Ante la impotencia para gobernar un país, Sánchez ha decidido liderar una guerra contra los medios de comunicación y contra la independencia judicial. En cuanto a la oposición, señalarla como si fuera una amenaza existencial justifica demoler el principio de tolerancia mutua: si el adversario se convierte en enemigo y pone en peligro la democracia, es legítimo emplear todos los medios para derrotarla. Mejor dicho, para destruirla. Una democracia amenazada presupone una situación excepcional, y una situación excepcional nos obliga a activar medidas excepcionales. Demoler las instituciones o corroerlas; luchar con todas las armas al alcance contra los enemigos: la prensa, los jueces, los críticos.
Pero la verdad es que la fuerza o la debilidad de una democracia es la fuerza o la debilidad de sus instituciones. Y la debilidad se incrementa en una polarización partidista extrema, una polarización que sobrepasa todos los límites y entronca con un dilema existencial. Así, cada elección no supone sólo un posible cambio de gobierno, sino poner en juego la misma existencia de la democracia. Para mantener este estado de cosas es necesario seguir dividiendo, polarizando y enfrentando a la sociedad hasta el final.
Pero, seamos honestos: esta labor es demasiado ardua para una sola persona.
Si Sánchez ha roto las normas de convivencia es porque el PSOE no solo se lo ha permitido, sino que le ha recompensado por ello
Si Sánchez ha roto las normas de convivencia es porque el PSOE no sólo se lo ha permitido, sino que le ha recompensado por ello, olvidando que los partidos son los guardianes de la democracia y que esta responsabilidad recae sobre cada uno de sus dirigentes. Los escasos críticos que existen se han distanciado, como mucho, de las decisiones más polémicas, como la amnistía; pero en ningún caso han promovido acciones concertadas para impulsar un voto en contra de estas decisiones en el Congreso.

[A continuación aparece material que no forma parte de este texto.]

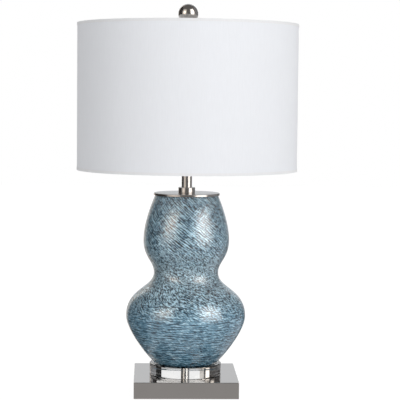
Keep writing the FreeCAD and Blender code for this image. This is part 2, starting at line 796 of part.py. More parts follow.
def socket_insulator():
    """Fibre sleeve between the live parts and the shell."""
    outer = insulator_radius()
    bottom = flare_top + LOOSE
    sleeve = ring(outer - INSULATOR_THICKNESS, outer, bottom, socket_top - LOOSE - bottom)
    return sleeve.cut(switch_hole(SWITCH_SHAFT_RADIUS + SWITCH_HOLE_CLEARANCE))


def socket_core():
    """Moulded body that holds the switch, with flats for the terminal screws."""
    radius = insulator_radius() - INSULATOR_THICKNESS - SLIP
    body = Part.makeCylinder(radius, CORE_HEIGHT, Vector(0, 0, core_bottom))
    flat_height = 4 * TERMINAL_SCREW_RADIUS
    for side in (-1, 1):
        x = side * CORE_FLAT_OFFSET if side > 0 else -CORE_FLAT_OFFSET - radius
        flat = Part.makeBox(radius, 2 * radius, flat_height, Vector(x, -radius, switch_z - flat_height / 2))
        body = body.cut(flat)
        screw_hole = Part.makeCylinder(
            TERMINAL_SCREW_RADIUS / 2 + SLIP,
            CORE_FLAT_OFFSET / 2,
            Vector(side * CORE_FLAT_OFFSET / 2, 0, switch_z),
            Vector(side, 0, 0),
        )
        body = body.cut(screw_hole)
    shaft_bore = Part.makeCylinder(
        SWITCH_SHAFT_RADIUS + RUN,
        radius,
        Vector(0, -(radius - SWITCH_SHAFT_INSIDE) + LOOSE, switch_z),
        Vector(0, -1, 0),
    )
    return body.cut(shaft_bore)


def terminal_screws():
    screws = []
    for side in (-1, 1):
        shank = Part.makeCylinder(
            TERMINAL_SCREW_RADIUS / 2,
            CORE_FLAT_OFFSET / 2 - LOOSE,
            Vector(side * (CORE_FLAT_OFFSET / 2 + LOOSE), 0, switch_z),
            Vector(side, 0, 0),
        )
        head = Part.makeCylinder(
            TERMINAL_SCREW_RADIUS,
            TERMINAL_SCREW_HEAD,
            Vector(side * CORE_FLAT_OFFSET, 0, switch_z),
            Vector(side, 0, 0),
        )
        screws.append(shank.fuse(head).removeSplitter())
    return Part.makeCompound(screws)


def screw_shell():
    """Lamp-holder cup that takes the bulb's base."""
    inner = SCREW_SHELL_RADIUS - SCREW_SHELL_SHEET
    return turned_polygon(
        [
            (CONTACT_HOLE_RADIUS, core_top),
            (SCREW_SHELL_RADIUS, core_top),
            (SCREW_SHELL_RADIUS, core_top + SCREW_SHELL_HEIGHT),
            (inner, core_top + SCREW_SHELL_HEIGHT),
            (inner, core_top + SCREW_SHELL_SHEET),
            (CONTACT_HOLE_RADIUS, core_top + SCREW_SHELL_SHEET),
        ]
    )


def centre_contact():
    """Bent spring strip that meets the tip of the bulb."""
    half = CONTACT_LENGTH / 2
    sheet = CONTACT_SHEET
    lower = [at(-half, core_top), at(half, core_top), at(half, core_top + sheet), at(-half, core_top + sheet)]
    foot = Part.Face(Part.makePolygon(lower + [lower[0]]))
    riser_points = [
        at(half - sheet, core_top + sheet),
        at(half, core_top + sheet),
        at(sheet, contact_top),
        at(-half / 2, contact_top),
        at(-half / 2, contact_top - sheet),
        at(0, contact_top - sheet),
    ]
    riser = Part.Face(Part.makePolygon(riser_points + [riser_points[0]]))
    strip = foot.extrude(Vector(0, CONTACT_WIDTH, 0)).fuse(riser.extrude(Vector(0, CONTACT_WIDTH, 0)))
    strip.translate(Vector(0, -CONTACT_WIDTH / 2, 0))
    return strip.removeSplitter()


def switch_shaft():
    inner_end = insulator_radius() - INSULATOR_THICKNESS - SLIP - SWITCH_SHAFT_INSIDE
    outer_end = SOCKET_SHELL_RADIUS + KNOB_GAP + KNOB_LENGTH / 2
    return Part.makeCylinder(
        SWITCH_SHAFT_RADIUS,
        outer_end - inner_end,
        Vector(0, -inner_end, switch_z),
        Vector(0, -1, 0),
    )


def switch_knob():
    """Tapered knob with flutes round its skirt and a bevelled tip."""
    shaft_end = KNOB_LENGTH / 2
    shaft_stop = shaft_end + LOOSE
    bore = SWITCH_SHAFT_RADIUS + SLIP
    knob = turned_polygon(
        [
            (bore, 0),
            (KNOB_RADIUS, 0),
            (KNOB_TIP_RADIUS, KNOB_LENGTH - KNOB_TIP_BEVEL),
            (KNOB_TIP_RADIUS - KNOB_TIP_BEVEL, KNOB_LENGTH),
            (0, KNOB_LENGTH),
            (0, shaft_stop),
            (bore, shaft_stop),
        ]
    )
    for i in range(KNOB_FLUTES):
        angle = 2 * math.pi * (i + 0.5) / KNOB_FLUTES
        place = Vector(KNOB_RADIUS * math.cos(angle), KNOB_RADIUS * math.sin(angle), 0)
        knob = knob.cut(Part.makeCylinder(KNOB_FLUTE_RADIUS, KNOB_FLUTE_LENGTH, place))
    start = Vector(0, -(SOCKET_SHELL_RADIUS + KNOB_GAP), switch_z)
    knob.Placement = Placement(start, Rotation(Vector(1, 0, 0), 90))
    return knob


# Bulb


def bulb_contact():
    return Part.makeCylinder(BULB_TIP_RADIUS, BULB_TIP_HEIGHT, Vector(0, 0, bulb_z))


def bulb_insulator():
    bottom = bulb_z + BULB_TIP_HEIGHT
    return turned_polygon(
        [
            (0, bottom),
            (BULB_TIP_RADIUS + 2 * LOOSE, bottom),
            (BULB_INSULATOR_RADIUS, bulb_base_z),
            (0, bulb_base_z),
        ]
    )


def bulb_screw_base():
    """Metal cap of the bulb."""
    top = bulb_base_z + BULB_BASE_HEIGHT
    bevel = BULB_BASE_RADIUS - BULB_INSULATOR_RADIUS
    inner = BULB_BASE_RADIUS - BULB_BASE_SHEET
    return turned_polygon(
        [
            (0, bulb_base_z),
            (BULB_INSULATOR_RADIUS, bulb_base_z),
            (BULB_BASE_RADIUS, bulb_base_z + bevel),
            (BULB_BASE_RADIUS, top),
            (inner, top),
            (inner, bulb_base_z + bevel),
            (0, bulb_base_z + bevel),
        ]
    )


def bulb_outline(wall):
    """Half outline of the bulb's glass, moved in by a wall."""
    radius = BULB_RADIUS - wall
    middle_z = bulb_top - BULB_RADIUS
    neck = BULB_BASE_RADIUS - BULB_BASE_SHEET - SLIP - wall
    neck_bottom_z = bulb_base_z + BULB_BASE_HEIGHT - BULB_NECK_DEPTH
    neck_top_z = bulb_base_z + BULB_BASE_HEIGHT + LOOSE
    angle = math.radians(BULB_SHOULDER_ANGLE)
    shoulder = at(radius * math.cos(angle), middle_z - radius * math.sin(angle))
    top = at(0, middle_z + radius)
    pull = (shoulder.z - neck_top_z) / 2
    flank = curve(
        at(neck, neck_top_z),
        at(neck, neck_top_z + pull),
        shoulder - at(math.sin(angle), math.cos(angle)) * pull,
        shoulder,
    )
    return neck, neck_bottom_z, [
        line(at(neck, neck_bottom_z), at(neck, neck_top_z)),
        flank.toShape(),
        Part.Arc(shoulder, at(radius, middle_z), top).toShape(),
    ]


def bulb_globe():
    """Frosted glass envelope, open below inside its metal cap."""
    outer_neck, bottom, outer = bulb_outline(0)
    inner_neck, _, inner = bulb_outline(BULB_GLASS)
    closing = [
        line(at(outer_neck, bottom), at(inner_neck, bottom)),
        line(at(0, bulb_top), at(0, bulb_top - BULB_GLASS)),
    ]
    return turned(Part.sortEdges(outer + inner + closing)[0])


# Shade


def spoke_angles():
    return [SPOKE_FIRST_ANGLE + i * 360 / SPOKE_COUNT for i in range(SPOKE_COUNT)]


def spoke(radius):
    """One wire arm, level over the harp and rising to the top ring."""
    level = stud_seat + SPIDER_WASHER_THICKNESS / 2
    points = [
        at(STUD_THREAD_RADIUS + SPOKE_WIRE + 2 * LOOSE, level),
        at(SPOKE_KNEE_RADIUS, level),
        at(ring_radius, top_ring_z),
    ]
    return round_wire(bent_path(points, [SPOKE_BEND]), radius)


def spider_ring():
    """Top ring of the shade with its three arms and centre washer, welded in one."""
    bore = STUD_THREAD_RADIUS + LOOSE
    washer = ring(bore, SPIDER_WASHER_RADIUS, stud_seat, SPIDER_WASHER_THICKNESS)
    fitter = Part.makeTorus(ring_radius, SHADE_RING_WIRE, Vector(0, 0, top_ring_z))
    for angle in spoke_angles():
        arm = spoke(SPOKE_WIRE - SLIP)
        arm.rotate(CENTRE, AXIS, angle)
        fitter = fitter.fuse(arm)
    return fitter.fuse(washer)


def shade_bottom_ring():
    return Part.makeTorus(ring_radius, SHADE_RING_WIRE, Vector(0, 0, bottom_ring_z))


def shade_liner():
    """Stiff liner that the cloth is laminated to."""
    bottom = shade_bottom + TAPE_THICKNESS + SLIP
    height = SHADE_HEIGHT - 2 * (TAPE_THICKNESS + SLIP)
    return ring(liner_radius - LINER_THICKNESS, liner_radius, bottom, height)


def shade_fabric():
    bottom = shade_bottom + TAPE_THICKNESS + SLIP
    height = SHADE_HEIGHT - 2 * (TAPE_THICKNESS + SLIP)
    return ring(fabric_radius - FABRIC_THICKNESS, fabric_radius, bottom, height)


def edge_tape(edge_z, way):
    """Cloth tape folded over a ring; way is +1 for legs that point up."""
    web = edge_z + way * TAPE_THICKNESS
    outer_end = edge_z + way * TAPE_OUTER_LEG
    inner_end = edge_z + way * TAPE_INNER_LEG
    return turned_polygon(
        [
            (SHADE_RADIUS, edge_z),
            (SHADE_RADIUS, outer_end),
            (SHADE_RADIUS - TAPE_THICKNESS, outer_end),
            (SHADE_RADIUS - TAPE_THICKNESS, web),
            (tape_bore + TAPE_THICKNESS, web),
            (tape_bore + TAPE_THICKNESS, inner_end),
            (tape_bore, inner_end),
            (tape_bore, edge_z),
        ]
    )


def shade_top_tape():
    """Upper tape, slit where the arms pass through its inner leg."""
    tape = edge_tape(shade_top, -1)
    for angle in spoke_angles():
        slit_cutter = spoke(SPOKE_WIRE + LOOSE)
        slit_cutter.rotate(CENTRE, AXIS, angle)
        tape = tape.cut(slit_cutter)
    return tape


def shade_bottom_tape():
    return edge_tape(shade_bottom, 1)


# Finial


def finial_insert():
    """Threaded insert inside the ball."""
    return ring(STUD_THREAD_RADIUS + RUN, INSERT_RADIUS, finial_z, INSERT_HEIGHT)


def finial_ball():
    """Ball on a short flared neck, bored from below for the insert and stud."""
    centre_z = finial_z + FINIAL_HEIGHT - BALL_RADIUS
    neck_z = finial_z + FINIAL_FLANGE_HEIGHT
    join_angle = math.asin(FINIAL_NECK_RADIUS / BALL_RADIUS)
    join = at(FINIAL_NECK_RADIUS, centre_z - BALL_RADIUS * math.cos(join_angle))
    bore = INSERT_RADIUS + SLIP
    bore_top = finial_z + max(INSERT_HEIGHT, STUD_THREAD_LENGTH) + LOOSE
    edges = [
        line(at(bore, finial_z), at(FINIAL_FLANGE_RADIUS, finial_z)),
        line(at(FINIAL_FLANGE_RADIUS, finial_z), at(FINIAL_FLANGE_RADIUS, neck_z)),
        line(at(FINIAL_FLANGE_RADIUS, neck_z), at(FINIAL_NECK_RADIUS, neck_z)),
        line(at(FINIAL_NECK_RADIUS, neck_z), join),
        Part.Arc(join, at(BALL_RADIUS, centre_z), at(0, centre_z + BALL_RADIUS)).toShape(),
        line(at(0, centre_z + BALL_RADIUS), at(0, bore_top)),
        line(at(0, bore_top), at(bore, bore_top)),
        line(at(bore, bore_top), at(bore, finial_z)),
    ]
    return turned(Part.sortEdges(edges)[0])


def harp_sleeve_left():
    return harp_sleeve(-1)


def harp_sleeve_right():
    return harp_sleeve(1)


PIECES = [
    felt_pad,
    base_shell,
    base_weight,
    cover_screws,
    bottom_cover,
    cord_bushing,
    threaded_rod,
    rod_nut,
    rod_washer,
    crystal_disc,
    lower_disc_pad,
    upper_disc_pad,
    gourd_glass,
    foot_bushing,
    cap_seat_ring,
    vase_cap,
    neck_collar,
    neck_tube,
    check_ring,
    harp_saddle,
    harp_bow,
    harp_sleeve_left,
    harp_sleeve_right,
    harp_stud,
    socket_cap,
    socket_set_screw,
    socket_shell,
    socket_insulator,
    socket_core,
    terminal_screws,
    screw_shell,
    centre_contact,
    switch_shaft,
    switch_knob,
    bulb_contact,
    bulb_insulator,
    bulb_screw_base,
    bulb_globe,
    spider_ring,
    shade_bottom_ring,
    shade_liner,
    shade_fabric,
    shade_top_tape,
    shade_bottom_tape,
    finial_insert,
    finial_ball,
]

os.makedirs("parts", exist_ok=True)
for piece in PIECES:
    shape = piece()
    solids = len(shape.Solids)
    print(f"{piece.__name__}: {solids} solid(s), {shape.Volume / 1000:.2f} cm3, valid {shape.isValid()}")
    shape.exportStep(f"parts/{piece.__name__}.step")
print(f"shade {shade_bottom:.1f} to {shade_top:.1f}, top of the ball {finial_z + FINIAL_HEIGHT:.1f}")
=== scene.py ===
import json
import math

import bmesh
import bpy
from mathutils import Matrix, Vector


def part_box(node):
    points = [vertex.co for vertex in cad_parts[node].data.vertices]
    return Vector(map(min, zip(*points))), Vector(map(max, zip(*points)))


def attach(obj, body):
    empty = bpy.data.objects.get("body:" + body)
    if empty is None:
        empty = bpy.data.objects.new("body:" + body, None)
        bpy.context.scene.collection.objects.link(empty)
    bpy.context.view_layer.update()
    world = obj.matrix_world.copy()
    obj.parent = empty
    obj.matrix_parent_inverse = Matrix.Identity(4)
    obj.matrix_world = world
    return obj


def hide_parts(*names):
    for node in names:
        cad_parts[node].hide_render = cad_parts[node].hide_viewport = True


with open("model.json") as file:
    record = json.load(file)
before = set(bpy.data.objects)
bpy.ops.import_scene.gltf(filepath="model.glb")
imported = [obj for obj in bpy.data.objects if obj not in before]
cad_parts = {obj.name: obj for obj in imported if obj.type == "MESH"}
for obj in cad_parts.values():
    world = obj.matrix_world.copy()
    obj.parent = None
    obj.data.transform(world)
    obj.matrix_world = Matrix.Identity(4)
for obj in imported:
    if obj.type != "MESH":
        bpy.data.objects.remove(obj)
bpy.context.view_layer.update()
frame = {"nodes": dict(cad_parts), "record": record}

# Double gourd table lamp. Metres in the frame of the construction, angles in degrees.

MM = 0.001
TURN = 2 * math.pi

# Camera, fitted to the outlines of the photographed lamp; its lens and sensor in millimetres
CAMERA_PLACE = Vector((-0.0727, -2.6408, 0.5447))
CAMERA_HEADING = 2.112
CAMERA_PITCH = 4.134
CAMERA_ROLL = 0.545
CAMERA_LENS = 128.84
CAMERA_SENSOR = 36.0
CAMERA_NEAR = 0.05
CAMERA_FAR = 50.0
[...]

Y por otra parte, la derecha democrática se ha convertido prácticamente en una anomalía en la derecha europea con sus pactos con la ultraderecha, dando así argumentos a los demócratas que no quieren ver en el Gobierno a un partido nostálgico del franquismo, del ideario que dio vida a la pesadilla que sufrimos durante cuarenta años de dictadura. La aspiración de esa derecha democrática de ser la única alternativa para acabar con el sanchismo choca frontalmente con su alianza y connivencia con Vox.
No esperen nada de una posible regeneración que venga desde dentro del PSOE. Esa vía está muerta. Pero tampoco de una derecha populista cuyo referente es Milei, como proclama Ayuso.
Construir un proyecto político alternativo al sanchismo desde la izquierda en defensa del Estado social y de derecho, que frene las demandas de los nacionalismos periféricos que rompen la igualdad de los españoles, es hoy la tarea urgente que abordar.
La democracia depende de nosotros. Ningún dirigente político puede por sí solo liquidarla; ninguno puede rescatarla por sí solo. Todos tenemos la obligación de protegerla. Y la mejor forma de hacerlo es ejercer las libertades. Levantar la voz, decir alto y claro lo que pensamos, superando el miedo a ser acusados de traidores o fachas por la maquinaria de propaganda. Hay que vencer la inercia en la que muchos progresistas, especialmente los socialistas, se han situado, ese limbo entre la lealtad y la contención. Esa parálisis intelectual y emocional que les hace dejar actuar a los charlatanes que fabrican los bulos, guardar silencio ante tanto atropello, callarse ante tanta fabulación.